• _Task goal_
Emit the exact text of every line from the line with "make_base(parts, cutters, wood)" to the line with "cad_parts[obj.name] = obj", both ends included. No other output is expected.

• _Data section_
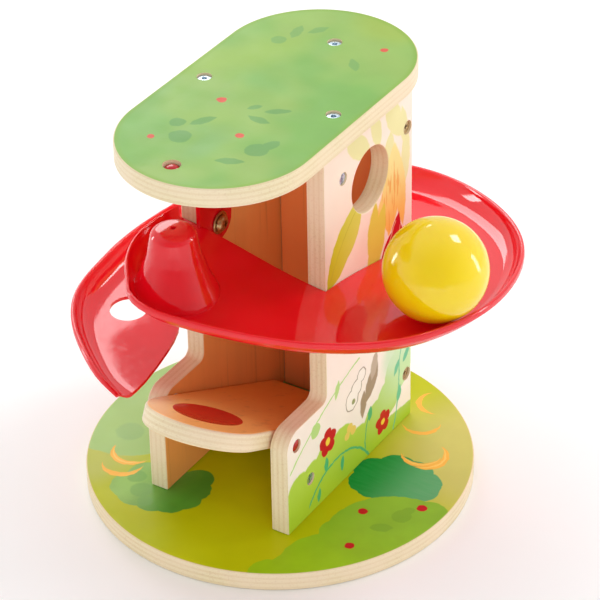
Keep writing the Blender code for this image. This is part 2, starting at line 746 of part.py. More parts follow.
# ---------------------------------------------------------------- small hardware
def bolt(name, head_at, axis, length, mat, parts):
    """Flat-headed bolt with a recess; head_at is the middle of the head's top."""
    socket, depth = 0.0016, 0.0014
    rim = HEAD_RADIUS - 0.0005
    profile = [(0, -depth), (socket, -depth), (socket, 0), (rim, 0), (HEAD_RADIUS, -0.0005),
               (HEAD_RADIUS, -HEAD_HEIGHT), (BOLT_RADIUS, -HEAD_HEIGHT), (BOLT_RADIUS, -length),
               (0, -length)]
    place(shade(turned(name, profile, head_at, axis, segments=12)), parts, mat)


def make_bolts(parts, steel):
    top = TOWER_TOP + GAP + PLY - HEAD_SINK
    for label, x, y in bolt_places(ROOF_BOLT_Y):
        length = top - ROOF_BARREL_Z + BARREL_RADIUS
        bolt("roof_bolt_" + label, Vector((x, y, top)), (0, 0, 1), length, steel, parts)
    for label, x, y in bolt_places(BASE_BOLT_Y):
        length = BASE_BARREL_Z - HEAD_SINK + BARREL_RADIUS
        bolt("base_bolt_" + label, Vector((x, y, HEAD_SINK)), (0, 0, -1), length, steel, parts)


def make_barrels(group, z, side_y, parts, cutters, steel):
    """Cross nuts: slotted plugs just below the panels' outer faces, bored for the bolts."""
    flush = 0.0008
    for label, x, y in bolt_places(side_y):
        name = f"{group}_{label}"
        if label == "back":
            axis, face, slot = Vector((0, 1, 0)), Vector((x, REAR - flush, z)), (0.0006, 0.0007, 0.006)
        else:
            axis, slot = Vector((math.copysign(1, x), 0, 0)), (0.0007, 0.0006, 0.006)
            face = Vector((math.copysign(TOWER_HALF - flush, x), y, z))
        nut = cylinder(name, BARREL_RADIUS, BARREL_LENGTH, face - axis * (BARREL_LENGTH / 2), axis)
        drill(nut, name + "_bore", HOLE_RADIUS, 0.020, Vector((x, y, z)), (0, 0, 1), cutters)
        cut(nut, block(name + "_slot", face - Vector(slot), face + Vector(slot)), cutters)
        place(shade(nut), parts, steel)


def screw(name, head_at, axis, length, head_radius, mat, parts):
    """Countersunk wood screw; the shank tapers to a blunt point."""
    r = SCREW_RADIUS
    profile = [(0, -0.0010), (0.0014, -0.0003), (0.0014, 0), (head_radius, 0), (head_radius, -0.0005),
               (r, -0.0024), (r, -length + 0.003), (0.0006, -length), (0, -length)]
    place(shade(turned(name, profile, head_at, axis, segments=10)), parts, mat)


def make_screws(parts, steel):
    for side, sign in SIDES:
        for level, z in zip(("low", "high"), PANEL_SCREW_HEIGHTS):
            at = Vector((sign * (TOWER_HALF - HEAD_SINK), BACK_Y, z))
            screw(f"panel_screw_{side}_{level}", at, (sign, 0, 0), 0.030, HEAD_RADIUS, steel, parts)
    stand = LUG_OFF_TOWER + LUG_THICK + 0.0027
    for side, (x, z) in zip(("left", "right"), rear_lug_screws()):
        at = Vector((x, REAR + stand, z))
        screw("chute_screw_rear_" + side, at, (0, 1, 0), 0.0135, LUG_SCREW_HEAD, steel, parts)
    spot = left_lug_screw()
    at = Vector((spot.x - stand, spot.y, spot.z))
    screw("chute_screw_side", at, (-1, 0, 0), 0.0125, LUG_SCREW_HEAD, steel, parts)


def make_chute_bolt(parts, cutters, steel):
    y, z = CHUTE_BOLT.y, CHUTE_BOLT.z
    washer_x = -INNER_HALF + GAP + TAB_THICK + GAP
    thick = WASHER_THICK
    washer = ring("chute_washer", TAB_HOLE, WASHER_RADIUS, thick, (washer_x, y, z), (1, 0, 0))
    place(shade(washer), parts, steel)
    # pan head with a cross recess, then a plain shank into the tee nut
    head_x = washer_x + thick + GAP
    tall = PAN_HEAD
    reach = -(head_x + TOWER_HALF - 0.0020)
    profile = [(0, tall), (0.0020, tall - 0.0001), (0.0038, tall - 0.0007), (0.0050, tall - 0.0018),
               (PAN_HEAD_RADIUS, 0), (BOLT_RADIUS, 0), (BOLT_RADIUS, reach), (0, reach)]
    screw_body = turned("chute_bolt", profile, (head_x, y, z), (1, 0, 0))
    at = Vector((head_x + tall, y, z))
    for index, half in enumerate(((0.0015, 0.0022, 0.0005), (0.0015, 0.0005, 0.0022))):
        cut(screw_body, block(f"cross_{index}", at - Vector(half), at + Vector(half)), cutters)
    place(shade(screw_body), parts, steel)
    # tee nut: flange let into the panel's outer face, barrel inside it
    profile = [(HOLE_RADIUS, TEE_LENGTH), (TEE_BARREL, TEE_LENGTH), (TEE_BARREL, TEE_FLANGE_THICK),
               (TEE_FLANGE, TEE_FLANGE_THICK), (TEE_FLANGE, 0), (HOLE_RADIUS, 0)]
    nut = turned("chute_tee_nut", profile, (-TOWER_HALF + GAP, y, z), (1, 0, 0), closed=True)
    place(shade(nut), parts, steel)


def make_plug(parts, red):
    """Red plug let into the roof near its front; its round head lies just below the surface."""
    seat = TOWER_TOP + GAP + PLY - PLUG_SINK + GAP
    foot = TOWER_TOP + 2 * GAP
    profile = [(0, seat + 0.0038), (0.0024, seat + 0.0034), (0.0041, seat + 0.0023),
               (PLUG_HEAD_RADIUS, seat + 0.0009), (PLUG_HEAD_RADIUS, seat), (PLUG_RADIUS, seat),
               (PLUG_RADIUS, foot), (0, foot)]
    place(shade(turned("roof_plug", profile, (PLUG.x, PLUG.y, 0))), parts, red)


def make_ball(parts, yellow):
    angle = math.radians(BALL_ANGLE)
    floor = chute_floor(BALL_ANGLE) - FLOOR_DISH
    centre = Vector((CHUTE_AXIS.x + BALL_DISTANCE * math.cos(angle),
                     CHUTE_AXIS.y + BALL_DISTANCE * math.sin(angle), floor + BALL_RADIUS + BALL_LIFT))
    bm = bmesh.new()
    bmesh.ops.create_uvsphere(bm, u_segments=28, v_segments=16, radius=BALL_RADIUS,
                              matrix=Matrix.Identity(4))
    ball = from_bmesh("ball", bm)
    ball.location = centre
    place(shade(ball, 60), parts, yellow)


def main():
    clear_scene()
    parts = new_collection("press_ball_run")
    cutters = new_collection("cutters")
    wood = material("plywood", (0.87, 0.74, 0.53), 0.45)
    red = material("red_plastic", (0.72, 0.01, 0.02), 0.12)
    yellow = material("yellow_plastic", (0.93, 0.72, 0.02), 0.22)
    steel = material("zinc_steel", (0.70, 0.70, 0.68), 0.30, 1.0)
    nylon = material("white_nylon", (0.90, 0.90, 0.88), 0.40)

    make_base(parts, cutters, wood)
    make_side(1, parts, cutters, wood)
    make_side(-1, parts, cutters, wood)
    make_back(parts, cutters, wood)
    make_roof(parts, cutters, wood)
    make_lever(parts, cutters, wood)
    make_axle(parts, steel, red, nylon)
    make_chute(parts, cutters, red)
    make_bolts(parts, steel)
    make_barrels("roof_nut", ROOF_BARREL_Z, ROOF_BOLT_Y, parts, cutters, steel)
    make_barrels("base_nut", BASE_BARREL_Z, BASE_BOLT_Y, parts, cutters, steel)
    make_screws(parts, steel)
    make_chute_bolt(parts, cutters, steel)
    make_plug(parts, red)
    make_ball(parts, yellow)


main()
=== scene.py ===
"""Looks of the wooden press-and-roll ball run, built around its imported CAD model.

Row frame: metres, +Z up, origin at the centre of the base's underside, front towards -Y.
Printed artwork is laid out in millimetres in the same frame.
"""

import json
import math

import bmesh
import bpy
from mathutils import Matrix, Vector

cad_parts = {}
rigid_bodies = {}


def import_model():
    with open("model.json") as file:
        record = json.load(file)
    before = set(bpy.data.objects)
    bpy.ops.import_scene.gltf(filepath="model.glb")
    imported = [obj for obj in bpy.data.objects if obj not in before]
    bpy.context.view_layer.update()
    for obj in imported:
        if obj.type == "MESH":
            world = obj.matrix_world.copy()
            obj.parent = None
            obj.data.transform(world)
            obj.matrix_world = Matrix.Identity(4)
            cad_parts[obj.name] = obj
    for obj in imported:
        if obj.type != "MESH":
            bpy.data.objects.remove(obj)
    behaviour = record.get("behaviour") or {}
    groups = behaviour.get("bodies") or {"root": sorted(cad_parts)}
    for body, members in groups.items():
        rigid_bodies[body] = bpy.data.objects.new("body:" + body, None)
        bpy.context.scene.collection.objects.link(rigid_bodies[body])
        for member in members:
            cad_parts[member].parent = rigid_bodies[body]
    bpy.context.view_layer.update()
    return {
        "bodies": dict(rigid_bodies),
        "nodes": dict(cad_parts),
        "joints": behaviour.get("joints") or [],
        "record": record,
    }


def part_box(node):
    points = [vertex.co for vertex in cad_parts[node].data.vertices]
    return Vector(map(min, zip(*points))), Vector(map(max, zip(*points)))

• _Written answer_
    make_base(parts, cutters, wood)
    make_side(1, parts, cutters, wood)
    make_side(-1, parts, cutters, wood)
    make_back(parts, cutters, wood)
    make_roof(parts, cutters, wood)
    make_lever(parts, cutters, wood)
    make_axle(parts, steel, red, nylon)
    make_chute(parts, cutters, red)
    make_bolts(parts, steel)
    make_barrels("roof_nut", ROOF_BARREL_Z, ROOF_BOLT_Y, parts, cutters, steel)
    make_barrels("base_nut", BASE_BARREL_Z, BASE_BOLT_Y, parts, cutters, steel)
    make_screws(parts, steel)
    make_chute_bolt(parts, cutters, steel)
    make_plug(parts, red)
    make_ball(parts, yellow)


main()
=== scene.py ===
"""Looks of the wooden press-and-roll ball run, built around its imported CAD model.

Row frame: metres, +Z up, origin at the centre of the base's underside, front towards -Y.
Printed artwork is laid out in millimetres in the same frame.
"""

import json
import math

import bmesh
import bpy
from mathutils import Matrix, Vector

cad_parts = {}
rigid_bodies = {}


def import_model():
    with open("model.json") as file:
        record = json.load(file)
    before = set(bpy.data.objects)
    bpy.ops.import_scene.gltf(filepath="model.glb")
    imported = [obj for obj in bpy.data.objects if obj not in before]
    bpy.context.view_layer.update()
    for obj in imported:
        if obj.type == "MESH":
            world = obj.matrix_world.copy()
            obj.parent = None
            obj.data.transform(world)
            obj.matrix_world = Matrix.Identity(4)
            cad_parts[obj.name] = obj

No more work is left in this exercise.